Landlord’s Development v Quiet Enjoyment

23rd February 2017

In what is proving to be a competitive market for commercial landlords, many are looking for different options to maximise the revenue from their investments by undertaking works to all or part of a tenant occupied building. This gives Landlords the opportunity to increase their yields by exploring potential developments or conversions of their building. Landlords also have to be acutely aware of the change to energy efficiency requirements which will be implemented over the next few years and the works they may need to carry out to bring their building up to a ‘lettable standard’ or, in fact, the general repairs, decoration and maintenance to keep the building in good repair and condition under the terms of any lease. However, they must be conscious that if part of the building is tenanted the tenant remaining in situ will have an implied (or more often express) right to quietly enjoy their property.

The case of Timothy Taylor Ltd v Mayfair House Corporation and another [2016] EWHC 1075 (Ch) considered this very point. Mr Timothy Taylor ran a high end art gallery from the ground floor and basement of a Mayfair building, let on a 20 year lease at a substantial rent of £530,000 per annum. The lease permitted the landlord to alter or rebuild the building even if the tenant’s property (or its use or enjoyment) were materially affected. The lease also reserved the right to temporarily erect scaffolding provided that this did not materially adversely restrict the use and enjoyment of or access to the tenant’s property.

Blueprints and hardhat with man in the background

The landlord carried out major works to the interior of the building in order to construct residential flats from the first floor upwards and duly erected scaffolding that covered the whole of the building and restricted access to, and the view of, the tenant’s property. The tenant argued that this, as well as the high levels of noise, meant that the landlord had failed to take reasonable steps to minimise the disturbance. The tenant sought damages for the breach of the quiet enjoyment covenant and an injunction to prevent any further works. The court found that the landlord should have taken all reasonable steps to minimise the disturbance to the tenant. The tenant was entitled to damages for the breach of covenant and derogation from grant, but an injunction was deemed impractical. As the tenant did not actually suffer any loss of profits during this period, the court awarded backdated damages of 20% of the rent payable from the date the scaffolding was erected until the date the works were completed.

This case gives rise to some interesting points to consider for both landlords and tenants. Landlords will not be prevented from carrying out works provided they give careful consideration to them and the impact on any tenants before commencing. Early discussions and negotiations will give the tenant ample opportunity to consider their position and the landlord should consider paying compensation from the outset. Communication at all times is key.

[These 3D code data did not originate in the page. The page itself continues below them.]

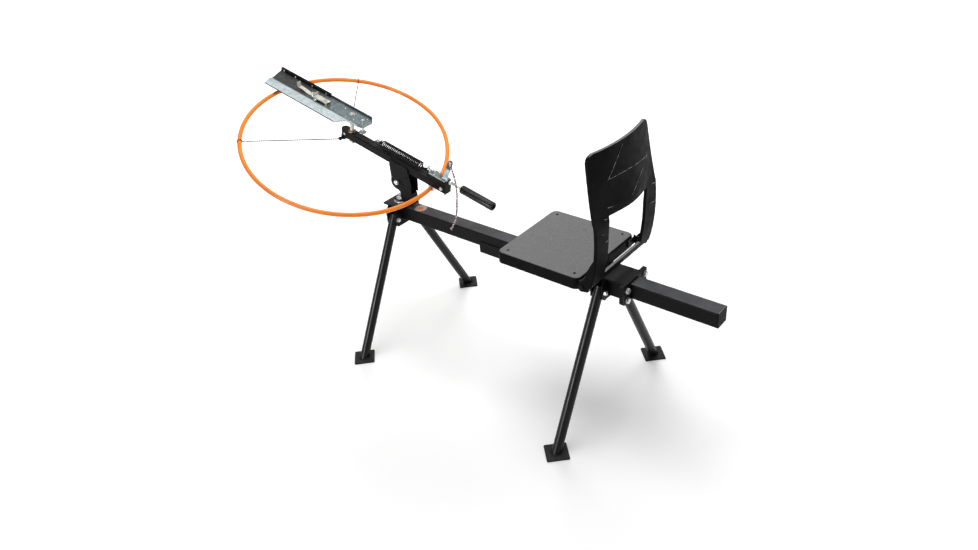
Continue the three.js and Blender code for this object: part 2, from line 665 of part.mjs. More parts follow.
function makeRing() {
  const path = ringPath();
  const last = path.length - 1;
  const ring = intoHead(tubeAlong(path, RING.tube, last, 12));
  add(head, 'guard_ring', ring, 'orange_plastic');

  const clipBlock = block(-8, 14, 139, 160, BAR.bottom - 21, BAR.bottom - GAP);
  const clearance = intoHead(tubeAlong(path, RING.tube + 0.6, last, 12));
  const mouth = block(-20, 30, 130, 170, BAR.bottom - 60, BAR.bottom - 17);
  add(head, 'ring_clip', cut(clipBlock, clearance, mouth), 'zinc');

  const cross = { y: BAR.nose + 7, z: BAR.bottom - 11, reach: 22 };
  const anchor = join(
    block(-9, 9, cross.y - 7, cross.y + 7, cross.z - 7, BAR.bottom - GAP),
    rod('x', 5, -cross.reach, cross.reach, 14).translate(0, cross.y, cross.z),
  );
  add(head, 'stay_anchor', anchor, 'black_paint');

  for (const [name, side, along] of STAYS) {
    const onRing = path[Math.round(along * last)].clone();
    const start = head.localToWorld(new THREE.Vector3(side * (cross.reach + 2), cross.y, cross.z));
    const direction = onRing.clone().sub(start).normalize();
    const end = onRing.clone().addScaledVector(direction, -RING.tube - 0.5);
    add(head, `ring_stay_${name}`, intoHead(straightWire(start, end, 1.6)), 'zinc');
  }
}

// ---------------------------------------------------------------- throwing arm

function makeArm() {
  const { floor, sheet, far, wallTop, foot, near, flange, lip } = ARM;
  const section = polygon([
    [far, floor], [foot + 1, floor], [near + 1, lip - sheet], [flange, lip - sheet], [flange, lip],
    [near - 1, lip], [foot - 1, floor + sheet], [far + sheet, floor + sheet],
    [far + sheet, wallTop], [far, wallTop],
  ]);
  const bar = alongY(prism(section, 520), -145);
  const plan = polygon([
    [far - 1, -643], [flange + 1, -599], [flange + 1, -239], [near + 6, -217], [near + 4, -217],
    [near + 1, -171], [27, -152], [-14, -152], [far - 1, -173],
  ]);
  const outline = prism(plan, 40).translate(0, 0, floor - 5);
  const channel = cut(
    common(bar, outline),
    rod('z', SPINDLE.radius + 0.4, 100, 200, 16).translate(0, SPINDLE.y, 0),
    rod('z', CRANK_PIN.radius + 0.4, 100, 200, 12).translate(0, CRANK_PIN.y, 0),
  );
  add(head, 'throwing_arm', channel, 'galvanised');

  const cap = 3;
  const railOutline = polygon([
    [far - GAP, wallTop - 8], [far - GAP, wallTop + GAP], [far + sheet + GAP, wallTop + GAP],
    [far + sheet + GAP, floor + sheet + GAP], [far + sheet + 4, floor + sheet + GAP],
    [far + sheet + 4, wallTop + cap], [far - cap, wallTop + cap], [far - cap, wallTop - 8],
  ]);
  add(head, 'arm_rail', alongY(prism(railOutline, 262), -377), 'black_rubber');

  const hubTop = floor - GAP;
  const rivet = floor + sheet + GAP;
  const spindle = turned([
    [0, BAR.bottom - 10], [11, BAR.bottom - 10], [11, BAR.bottom - 1], [SPINDLE.radius, BAR.bottom - 1],
    [SPINDLE.radius, floor - 16], [19, floor - 16], [19, hubTop], [SPINDLE.radius, hubTop],
    [SPINDLE.radius, rivet], [12, rivet], [12, rivet + 3], [0, rivet + 3],
  ], 20).translate(0, SPINDLE.y, 0);
  add(head, 'spindle', spindle, 'zinc');

  const r = CRANK_PIN.radius;
  const collar = LINK.top + 0.6;
  const pin = turned([
    [0, collar], [CRANK_PIN.collar, collar], [CRANK_PIN.collar, collar + 2.4], [r, collar + 2.4],
    [r, floor - 9], [9, floor - 9], [9, hubTop], [r, hubTop], [r, rivet], [7.5, rivet],
    [7.5, rivet + 2.5], [0, rivet + 2.5],
  ], 18).translate(0, CRANK_PIN.y, 0);
  add(head, 'crank_pin', pin, 'zinc');
}

function makeTargetClip() {
  const base = ARM.floor + ARM.sheet + GAP;
  const strip = alongX(prism(polygon([
    [-388, base], [-388, base + 2], [-443, base + 2], [-479, base + 8], [-495, base + 8],
    [-499, base + 24], [-501, base + 24], [-498, base + 6], [-479, base + 6], [-444, base],
  ]), 16), 2);
  const channel = cut(
    block(9, 32, -401, -334, base, base + 15),
    block(11, 30, -405, -330, base + 2, base + 13),
  );
  const pinHole = rod('x', 3.4, -20, 60, 12).translate(0, -386, base + 8);
  add(head, 'target_clip', cut(join(strip, channel), pinHole), 'zinc');
}

// ---------------------------------------------------------------- pull cord

// The doubled cord goes through the lever's eye, past the handle and hangs by the beam.
const CORD_ROUTE = [
  [-21, -467, 708.4], [-16.3, -467, 710.6], [-11, -464, 711], [-6, -455, 704], [0, -444, 692],
  [6, -434, 680], [13, -424, 668], [20, -416, 655], [25, -411, 641], [28, -409, 626],
  [31, -409, 606], [33, -410, 586], [35, -412, 566], [37, -415, 547], [38, -421, 530],
  [39, -428, 516], [39, -435, 504],
];

function makeCord() {
  const points = CORD_ROUTE.map((p) => new THREE.Vector3(...p));
  add(head, 'pull_cord', intoHead(tubeAlong(points, 1.75, 44, 8)), 'cord_yarn');
  const knot = new THREE.SphereGeometry(5, 10, 6).scale(1, 1, 1.2).translate(39.5, -439.5, 496.5);
  add(head, 'cord_knot', intoHead(knot), 'cord_yarn');
}

// ---------------------------------------------------------------- assembly

makeBeam();
makeBrackets();
makeLegs();
makeSeat();
makeSeatBack();
makeSwivel();
makeBar();
makeHandle();
makeSpring();
makeRelease();
makeRing();
makeArm();
makeTargetClip();
makeCord();

// The origin goes to the middle of the footprint, on the ground.
const thrower = new THREE.Group();
thrower.name = 'seated_target_thrower';
thrower.add(stand);
thrower.updateMatrixWorld(true);
const extent = new THREE.Box3().setFromObject(thrower);
const centre = extent.getCenter(new THREE.Vector3());
stand.position.set(-centre.x, -centre.y, -extent.min.z);
thrower.updateMatrixWorld(true);

export default thrower;
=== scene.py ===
"""Looks of a seated clay-target thrower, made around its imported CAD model.

Points are in metres in the CAD frame, and at() and on_head() make them from millimetres: at() in
the beam's frame (x across, y along the beam, z up from the ground), on_head() in the tilting
head's frame (y along its bar, z square to it, origin on the tilt bolt). Radii, widths and heights
are in millimetres, except in node materials, which are in metres.
"""

import json
import random
from math import atan, copysign, cos, hypot, pi, radians, sin, tan

import bpy
from mathutils import Matrix, Vector
from mathutils.bvhtree import BVHTree
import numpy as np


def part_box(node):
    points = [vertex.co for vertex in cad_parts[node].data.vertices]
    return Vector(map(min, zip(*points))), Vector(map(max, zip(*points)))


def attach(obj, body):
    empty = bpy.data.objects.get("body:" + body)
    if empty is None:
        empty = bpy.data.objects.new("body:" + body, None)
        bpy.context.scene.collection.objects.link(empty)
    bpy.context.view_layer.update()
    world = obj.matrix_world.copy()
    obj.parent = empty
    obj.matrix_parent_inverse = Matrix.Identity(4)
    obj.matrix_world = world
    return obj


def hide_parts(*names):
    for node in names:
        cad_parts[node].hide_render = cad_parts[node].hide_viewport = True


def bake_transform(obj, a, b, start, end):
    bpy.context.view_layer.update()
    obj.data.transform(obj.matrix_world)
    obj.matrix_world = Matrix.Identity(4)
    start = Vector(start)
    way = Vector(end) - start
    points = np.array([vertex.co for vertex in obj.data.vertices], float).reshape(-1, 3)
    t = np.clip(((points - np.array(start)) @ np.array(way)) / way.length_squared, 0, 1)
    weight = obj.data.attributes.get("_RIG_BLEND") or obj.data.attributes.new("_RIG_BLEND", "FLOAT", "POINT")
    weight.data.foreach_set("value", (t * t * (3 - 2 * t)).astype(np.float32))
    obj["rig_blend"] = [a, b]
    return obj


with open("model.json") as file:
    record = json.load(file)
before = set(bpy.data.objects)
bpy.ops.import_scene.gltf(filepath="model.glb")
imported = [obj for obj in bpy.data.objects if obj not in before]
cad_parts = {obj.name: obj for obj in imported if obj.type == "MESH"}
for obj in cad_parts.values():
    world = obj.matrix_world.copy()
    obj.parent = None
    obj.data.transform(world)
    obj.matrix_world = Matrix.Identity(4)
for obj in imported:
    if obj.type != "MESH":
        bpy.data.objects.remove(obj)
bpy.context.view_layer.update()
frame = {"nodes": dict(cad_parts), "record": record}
RANDOM = random.Random(7)
MM = 0.001
TAU = 2 * pi

# ---- places

# of the beam's frame
BEAM_FRONT, BEAM_TOP, BEAM_BOTTOM = -752, 508, 457.2
SWIVEL_Y, REAR_LEG_Y = -708, 147
TILT_Y, TILT_Z = -698, 596
BRACKET_INNER, BRACKET_PLATE, BRACKET_TOP = 16.4, 5, 6
LEG_TOP, LEG_FOOT = (42, 478), (293, 5)
LEG_SLOPE = (LEG_FOOT[0] - LEG_TOP[0]) / (LEG_TOP[1] - LEG_FOOT[1])
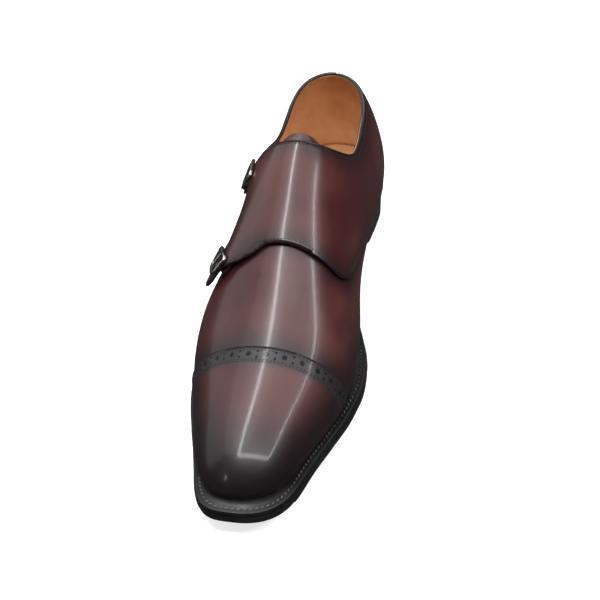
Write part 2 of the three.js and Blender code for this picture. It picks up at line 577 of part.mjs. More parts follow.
piece('buckle_tab_upper', upperBuckle.tab, 'tongue');
piece('buckle_frame_lower', lowerBuckle.frame, 'nickel');
piece('buckle_prong_lower', lowerBuckle.prong, 'nickel');
piece('buckle_tab_lower', lowerBuckle.tab, 'tongue');
piece('heel_stack', heelStack, 'edge');
piece('heel_top_leather', heelLeather, 'sole');
piece('heel_top_rubber', heelRubber, 'rubber');
piece('toe_plate', toePlate, 'brass');
screws.forEach((solid, i) => piece(`toe_screw_${i + 1}`, solid, 'brass'));

export default shoe;
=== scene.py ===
# A right-foot monk strap shoe: glossy calf panels over one last, two buckled straps, a stitched
# welt and a leather sole. Shapes are worked out in millimetres and put in metres at the end.
import json
import math
import bpy
import bmesh
import numpy as np
from mathutils import Matrix, Vector
from mathutils.bvhtree import BVHTree

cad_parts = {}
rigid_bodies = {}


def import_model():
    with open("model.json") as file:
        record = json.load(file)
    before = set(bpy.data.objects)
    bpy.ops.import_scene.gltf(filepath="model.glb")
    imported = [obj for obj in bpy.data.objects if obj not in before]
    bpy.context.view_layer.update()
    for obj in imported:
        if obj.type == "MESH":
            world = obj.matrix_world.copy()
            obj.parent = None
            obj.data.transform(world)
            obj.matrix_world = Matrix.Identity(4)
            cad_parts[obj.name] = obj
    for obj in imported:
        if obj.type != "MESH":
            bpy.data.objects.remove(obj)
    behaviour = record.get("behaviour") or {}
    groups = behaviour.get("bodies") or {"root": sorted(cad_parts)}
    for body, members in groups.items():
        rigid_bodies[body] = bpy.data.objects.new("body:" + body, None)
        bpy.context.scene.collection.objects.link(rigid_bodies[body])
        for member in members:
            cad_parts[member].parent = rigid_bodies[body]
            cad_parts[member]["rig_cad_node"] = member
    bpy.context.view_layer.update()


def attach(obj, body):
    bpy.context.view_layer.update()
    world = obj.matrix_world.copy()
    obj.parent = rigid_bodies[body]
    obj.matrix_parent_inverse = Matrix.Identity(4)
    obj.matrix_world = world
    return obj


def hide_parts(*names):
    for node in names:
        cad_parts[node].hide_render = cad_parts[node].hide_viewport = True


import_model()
print("stage: frame loaded")

# the last and the sole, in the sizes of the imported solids
last = {
    "length": 287, "overhang": 32, "halfBall": 41.5, "depth": 83,
    "heelHeight": 24, "toeSpring": 10.5, "sole": 4.4, "welt": 3, "gap": 0.3,
    "reachBack": 4, "reachToe": 12, "edge": 0.4, "insole": 2.4,
    "toeFan": 0.216, "toeFanEnd": 0.139, "heelFan": 0.23, "heelFanEnd": 0.167,
    "heelRound": 0.112, "heelPower": 2.2, "toeRound": 0.112, "toePower": 2.8,
    "wall": 1.6, "raised": 2.6, "flapLow": 2.9, "flapHigh": 4.5, "strapLift": 2.6,
    "flap": 1.6, "tongue": 1.8, "fanPower": 1.8,
}
lastLength, halfBall = last["length"], last["halfBall"]
soleLength = lastLength + last["reachBack"] + last["reachToe"]
soleBack = last["overhang"] + last["reachBack"]
toeY = soleBack - soleLength
seatHeight = last["heelHeight"] + last["sole"] + last["welt"]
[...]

Another factor the court will likely consider is whether the works are for the benefit of the landlord or the tenant. In the above case the works most certainly benefitted the landlord and thus a higher level of consideration needed to be given to the tenant. Tenants need to be aware of these points if their landlord commences work at their property or approaches them to discuss works, allowing them to take an educated approach to negotiations.

The case serves as a reminder to landlords of the importance of the rights their tenants enjoy and the steps that need to be taken to ensure that they do not breach them.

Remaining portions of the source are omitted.